Each object format shows the style of the system for which it was defined. Unix systems have historically kept their internal interfaces simple and well-defined, and the a.out and ELF formats reflect that in their relative simplicity and the lack of special case features. Windows has gone in the other direction, with process management and user interface intertwined.
Figure 27: Project object format LINK nsegs nsyms nrels -- segments -- -- symbols -- -- rels -- -- data -- |
The first line is the ``magic number,'' the word LINK.
The second line contains at least three decimal numbers, the number of segments in the file, the number of symbol table entries, and the number of relocation entries. There may be other information after the three numbers for extended versions of the linker. If there are no symbols or relocations, the respective number is zero.
Next comes the segment definitions. Each segment definition contains the segment name, the address where the segment logically starts, the length of the segment in bytes, and a string of code letters describing the segment. Code letters include R for readable, W for writable, and P for present in the object file. (Other letters may be present as well.) A typical set of segments for an a.out like file would be:
.text 1000 2500 RP
.data 4000 C00 RWP
.bss 5000 1900 RW
Segments are numbered in the order their definitions appear, with the first segment being number 1.
Next comes the symbol table. Each entry is of the form:
name value seg type
The name is the symbol name. The value is the hex value of the symbol. Seg is the segment number relative to which the segment is defined, or 0 for absolute or undefined symbols. The type is a string of letters including D for defined or U for undefined. Symbols are also numbered in the order they're listed, starting at 1.
Next come the relocations, one to a line:
loc seg ref type ...
Loc is the location to be relocated, seg is the segment within which the location is found, ref is the segment or symbol number to be relocated there, and type is an architecture-dependent relocation type.
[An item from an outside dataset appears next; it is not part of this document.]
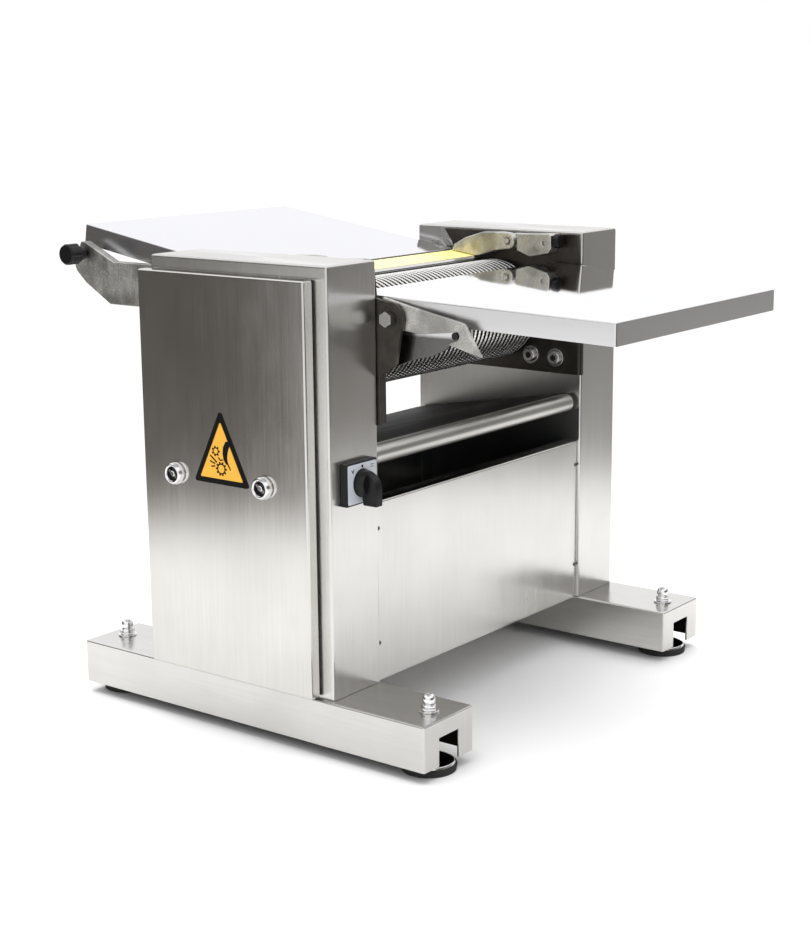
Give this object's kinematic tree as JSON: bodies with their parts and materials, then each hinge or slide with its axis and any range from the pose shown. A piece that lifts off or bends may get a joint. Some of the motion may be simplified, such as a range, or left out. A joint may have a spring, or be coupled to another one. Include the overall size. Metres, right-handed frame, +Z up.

Common types are A4 for a four-byte absolute address, or R4 for a four-byte relative address. Some relocation types may have extra fields after the type.
Following the relocations comes the object data. The data for each segment is a single long hex string followed by a newline. (This makes it easy to read and write section data in perl.) Each pair of hex digits represents one byte. The segment data strings are in the same order as the segment table, and there must be segment data for each ``present'' segment. The length of the hex string is determined by the the defined length of the segment; if the segment is 100 bytes long, the line of segment data is 200 characters, not counting the newline at the end.
Project 3-1: Write a perl program that reads an object files in this format and stores the contents in a suitable form in perl tables and arrays, then writes the file back out. The output file need not be identical to the input, although it should be semantically equivalent. For example, the symbols need not be written in the same order they were read, although if they're reordered, the relocation entries must be adjusted to reflect the new order of the symbol table.